Skip to main content

Presence/ Absence similarities

There are numerous similarity measures defined for simple species lists, i.e. when the data consist only of presence (1) or absence (0) of each species in each sample. Any similarity defined between samples 1 and 2 must then be a combination of only four numbers: $a$, the number of species present in both samples; $b$, the number present in 1 but absent from 2; $c$, the number absent in 1 but present in 2; $d$, the number absent from both.

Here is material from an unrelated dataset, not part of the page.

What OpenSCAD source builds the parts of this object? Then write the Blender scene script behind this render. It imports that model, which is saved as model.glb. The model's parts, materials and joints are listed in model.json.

Clearly, the coefficient must be symmetric in $b$ and $c$, and the more biologically useful coefficients are also not a function of joint absences, $d$. There still remain a large number of options, of which PRIMER 7 calculates the following:

$S_1 = 100 \frac{a+d}{a+b+c+d} \text{\hspace{30mm} simple matching;} $

$S_2 = 100 \frac{a+d}{a+2b+2c+d} \text{\hspace{28mm} Rogers \& Tanimoto;} $

$S_5 = 25 \left[ \frac{a}{a+b} + \frac{a}{a+c} + \frac{d}{b+d} + \frac{d}{c+d} \right] \text{;} $

$S_6 = 100 \frac{a}{\sqrt{(a+b)(a+c)}} \times \frac{d}{\sqrt{(b+d)(c+d)}} \text{;} $

$S_7 = 100 \frac{a}{a+b+c} \text{\hspace{34mm} Jaccard;} $

$S_8 = 100 \frac{2a}{2a+b+c} \text{\hspace{33mm} Sørensen;} $

$S_{11} = 100 \frac{a}{a+b+c+d} \text{\hspace{30mm} Russell \& Rao;} $

$S_{13} = 50 \left[ \frac{a}{a+b} + \frac{a}{a+c} \right] \text{\hspace{25mm} Kulczynski (P/A);} $

$S_{14} = 100 \frac{a}{\sqrt{(a+b)(a+c)}} \text{\hspace{26mm} Ochiai (P/A);} $

$S_{26} = 100 \frac{a+(d/2)}{a+b+c+d} \text{\hspace{31mm} Faith;} $

A quantitative matrix input to one of these calculations will automatically be reduced to a simple array of 1’s and 0’s before computation. The most frequently met of the presence/absence measures are Sørensen, which is Bray-Curtis calculated on P/A data, and Jaccard – the definition shows how alike they are. In fact they are monotonically related (as one increases, so does the other), so the procedures in PRIMER which are based only on rank values of the coefficients (i.e. most of them: nMDS, ANOSIM, BEST, RELATE etc, in our largely non-parametric approach to resemblance matrix analysis) will give exactly the same outcome for these two coefficients.